Era o final de um sábado que havia começado com uma visita à fazenda de um amigo da minha colega de trabalho na Angola. Mohamed Ali e seu irmão são filhos de um embaixador da ONU aposentado e estudam nos EUA. Nas férias, visitam sua família em Bamako e ajudam na administração de 4 hectares de terra dedicados a produção de frutas e legumes. Praticamente a metade da área é coberta com um material importado de Israel. Ele filtra os raios do sol e cria um ambiente quente e úmido embaixo. Reflete também os raios solares de dentro e brilha bastante atraindo os insetos afastando-os das plantas. O sistema de irrigação possui até mesmo um computador que pode controlar as horas e quantidade de água e toda energia utilizada na fazenda vem de painéis solares.

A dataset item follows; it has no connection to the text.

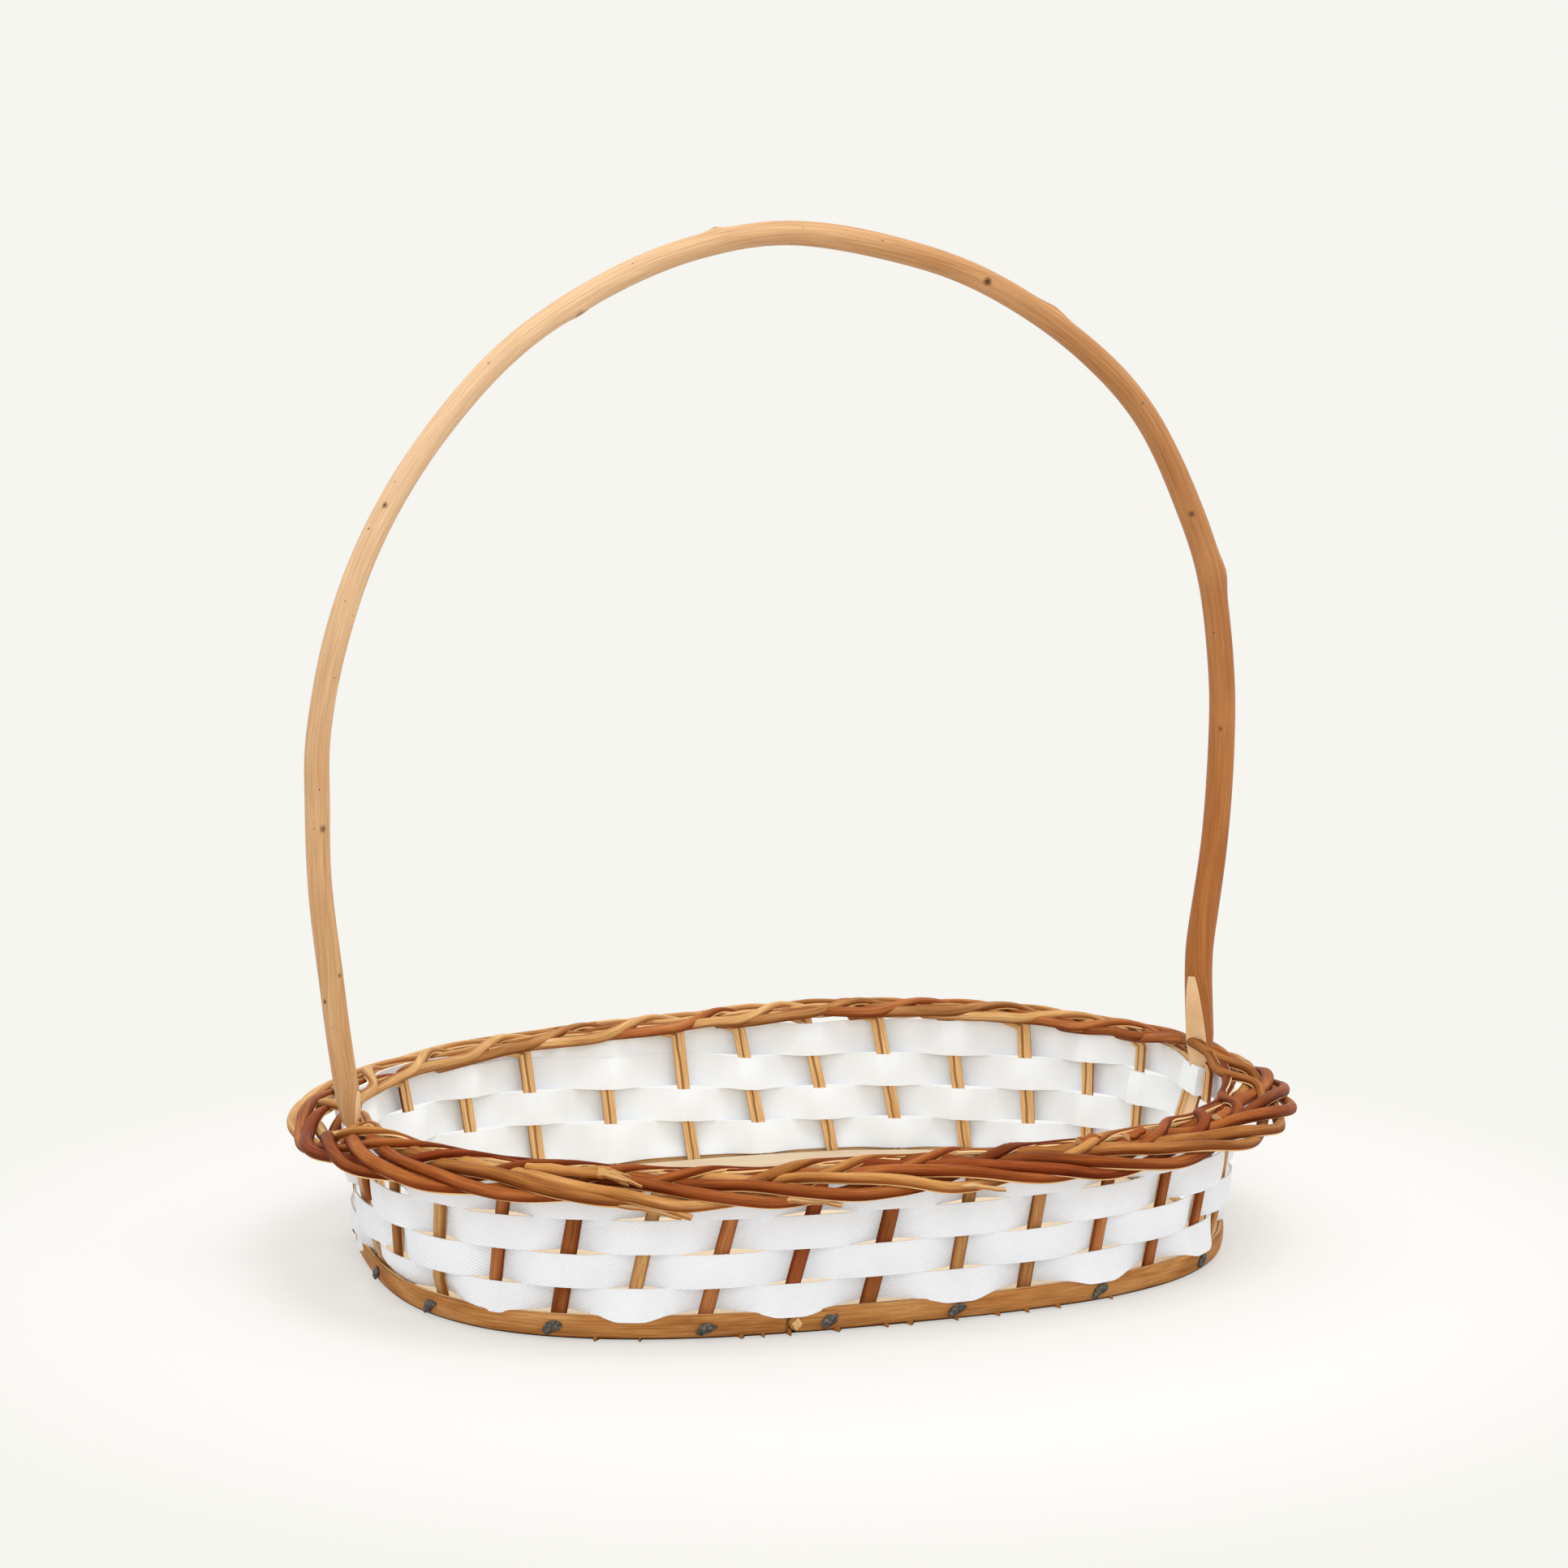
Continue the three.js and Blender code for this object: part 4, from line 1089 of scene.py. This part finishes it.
def handle_finish():
    """Smooth tan bark with long streaks, a painted highlight where the left of the arch rises, redder
    towards one end, and a few dark scars of side shoots.
    """
    finish, tree = fresh_finish("bark_handle", 0.45, 0.2)
    parts = parts_of(tree, grain_place(tree))
    around, along = parts["X"], parts["Y"]
    round_place = {"X": maths(tree, "COSINE", around), "Y": maths(tree, "SINE", around), "Z": along}
    place = node(tree, "CombineXYZ", round_place)
    streaks = cloud(tree, place, 0.22, 0.22, 0.05, detail=4.0)
    patches = cloud(tree, place, 1.6, 1.6, 0.05)
    fibres = cloud(tree, place, 0.07, 0.07, 0.02)
    tone = ramp(tree, streaks, [(0.3, (174, 125, 76)), (0.5, (195, 149, 99)), (0.7, (212, 173, 127))])
    broad = ramp(tree, patches, [(0.35, (180, 131, 82)), (0.6, (207, 167, 120))])
    bark = blend_colours(tree, 0.5, tone, broad)
    # Painted highlight: palest where the left of the arch rises. Redder down to the right foot
    away = maths(tree, "ABSOLUTE", maths(tree, "SUBTRACT", along, 0.36))
    bark = blend_colours(tree, between(tree, away, 0.03, 0.22, 0.52, 0.0), bark, (238, 208, 170))
    bark = darkened(tree, between(tree, along, 0.45, 0.9), bark, (212, 170, 118))
    shade = ramp(tree, fibres, [(0.3, (212, 200, 190)), (0.65, (255, 255, 255))])
    bark = blend_colours(tree, 0.7, bark, shade, "MULTIPLY")
    specks = cloud(tree, place, 0.3, 0.3, 0.0022, detail=1.0)
    speck = ramp(tree, specks, [(0.77, (0, 0, 0)), (0.8, (255, 255, 255))])
    bark = blend_colours(tree, speck, bark, (60, 34, 22))
    stretch = (1.0, 1.0, KNOT_STRETCH)
    ragged = node(tree, "VectorMath", {0: place, 1: stretch}, operation="MULTIPLY")
    for (_, turn, half_length, _, dark), at in zip(KNOTS, knot_lengths):
        turn = radians(turn)
        size = min(half_length, KNOT_REACH) * KNOT_SCAR_SHARE
        spot = (cos(turn), sin(turn), at * KNOT_STRETCH)
        apart = node(tree, "VectorMath", {0: ragged, 1: spot}, "Value", operation="DISTANCE")
        blurred = maths(tree, "MULTIPLY_ADD", fibres, 0.3, apart)
        scar = between(tree, blurred, 0.1 + size, 0.18 + 2 * size, dark, 0.0)
        bark = blend_colours(tree, scar, bark, (84, 46, 26))
    return finished(finish, bark, streaks, 0.0006)


def shaved_finish():
    """Pale wood where the rod was shaved flat, with fine lines along it."""
    finish, tree = fresh_finish("shaved_willow", 0.6, 0.3)
    fibres = cloud(tree, grain_place(tree), 0.35, 0.03, detail=3.0)
    wood = ramp(tree, fibres, [(0.3, (206, 164, 116)), (0.55, (226, 192, 150)), (0.75, (236, 208, 170))])
    return finished(finish, wood, fibres, 0.0003)


around = np.append(turns, turns[0] + 2 * pi)
handle = skin("willow_handle", rings, around, lengths, [handle_finish(), shaved_finish()])
cut_here = np.minimum(shaved[:-1], shaved[1:]) > 0
cut_faces = np.zeros((len(points) - 1, HANDLE_SIDES), bool)
cut_faces[cut_here, ROUND_SIDES:] = True
patches = np.zeros(len(handle.data.polygons), np.int32)
patches[: cut_faces.size] = cut_faces.ravel()
handle.data.polygons.foreach_set("material_index", patches)
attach(handle, "root")
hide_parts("handle")

# Floor of the studio: a wide pale sheet on which the basket stands and throws a soft shadow.
# It fades into the pale backdrop far behind the basket.
PAPER = paint(246, 245, 240)
PAPER_REACH = 6.0
PAPER_DEPTH = 0.0002
PAPER_FADE = (0.24, 0.42, 0.55)


def seen_as(tree, kind, factor, shader, output):
    """Shows the plain paper colour to the camera in a shader's place, as far as the factor says."""
    plain = node(tree, kind, {"Color": PAPER, "Strength": 1.0})
    seen = node(tree, "LightPath", {}, "Is Camera Ray")
    share = maths(tree, "MULTIPLY", factor, seen)
    mixed = node(tree, "MixShader", {0: share, 1: shader.outputs[0], 2: plain})
    tree.links.new(mixed, tree.nodes[output].inputs["Surface"])


paper_mesh = bpy.data.meshes.new("paper")
corner_ways = ((-1, -1), (1, -1), (1, 1), (-1, 1))
corners = [(x * PAPER_REACH, y * PAPER_REACH, -PAPER_DEPTH) for x, y in corner_ways]
paper_mesh.from_pydata(corners, [], [(0, 1, 2, 3)])
paper = placed("paper", paper_mesh)
finish, tree = fresh_finish("pale_paper", 1.0, 0.0)
surface = tree.nodes["Principled BSDF"]
surface.inputs["Base Color"].default_value = paint(221, 219, 217)
distance = node(tree, "VectorMath", {0: object_place(tree)}, "Value", operation="LENGTH")
fade = between(tree, distance, *PAPER_FADE, interpolation_type="SMOOTHSTEP")
seen_as(tree, "Emission", fade, surface, "Material Output")
paper_mesh.materials.append(finish)

# Light: an even pale surround, one broad soft lamp overhead and to the front, and a weak one from the left
world = bpy.data.worlds.new("pale_surround")
bpy.context.scene.world = world
world.use_nodes = True
surround = world.node_tree.nodes["Background"]
surround.inputs["Color"].default_value = (1.0, 1.0, 1.0, 1.0)
surround.inputs["Strength"].default_value = 1.16
seen_as(world.node_tree, "Background", 1.0, surround, "World Output")


def aimed(name, data, spot, aim):
    """A lamp or a camera at a spot, turned to look at its aim."""
    piece = placed(name, data)
    piece.location = spot
    piece.rotation_euler = (Vector(aim) - Vector(spot)).to_track_quat("-Z", "Y").to_euler()
    return piece


LAMPS = [("lamp_overhead", (0.2, -0.5, 1.8), 13.5), ("lamp_front", (-0.5, -1.7, 0.9), 4.0)]
LAMP_AIM = (0.0, 0.0, 0.1)
LAMP_SIZE = 0.9
for name, spot, power in LAMPS:
    light = bpy.data.lights.new(name, "AREA")
    light.shape = "DISK"
    light.size = LAMP_SIZE
    light.energy = power
    aimed(name, light, spot, LAMP_AIM)

# Camera: a long lens a little above the basket, in front of it and to its left
lens = bpy.data.cameras.new("camera")
lens.lens = 79.96
lens.sensor_width = 36.0
CAMERA_SPOT = (-0.4361, -1.3475, 0.3885)
CAMERA_AIM = (-0.0035, 0.0051, 0.1919)
bpy.context.scene.camera = aimed("camera", lens, CAMERA_SPOT, CAMERA_AIM)
bpy.context.scene.view_settings.view_transform = "Standard"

Tecnologia de ponta mesmo e, tudo funcionando.

 

A fazenda foi uma vontade de seu pai que resolveu utilizar parte do dinheiro de sua aposentadoria para realizar um sonho: produzir comida para seu país. O investimento foi alto e ainda vão levar vários anos para pagá-lo mas estão muito animados e é realmente empolgante ver a fazenda praticamente toda plantada e produzindo alimentos. Estão procurando alguém com formação na área de agronomia para administrar o local. Se alguém estiver interesse em aceitar esse grande desafio pode entrar em contato comigo.

 

Estou agora na casa de um guia da cidade de Mopti. Vivendo como africano. Acabei de chegar depois de mais uma daquelas viagens relatadas na semana passada. Cada uma delas é uma longa história mas essa fica para a semana que vem. Mas, provavelmente, falarei sobre a viagem de barco de 3 dias que estou prestes a embarcar. Vai ser uma daquelas!

 

Abraços e até a semana que vem.

Toumani Diabaté tocando a Kora

Tatuagem de Henna.

Meu amigo Mohamed Ali mostrando a estufa importada de Israel.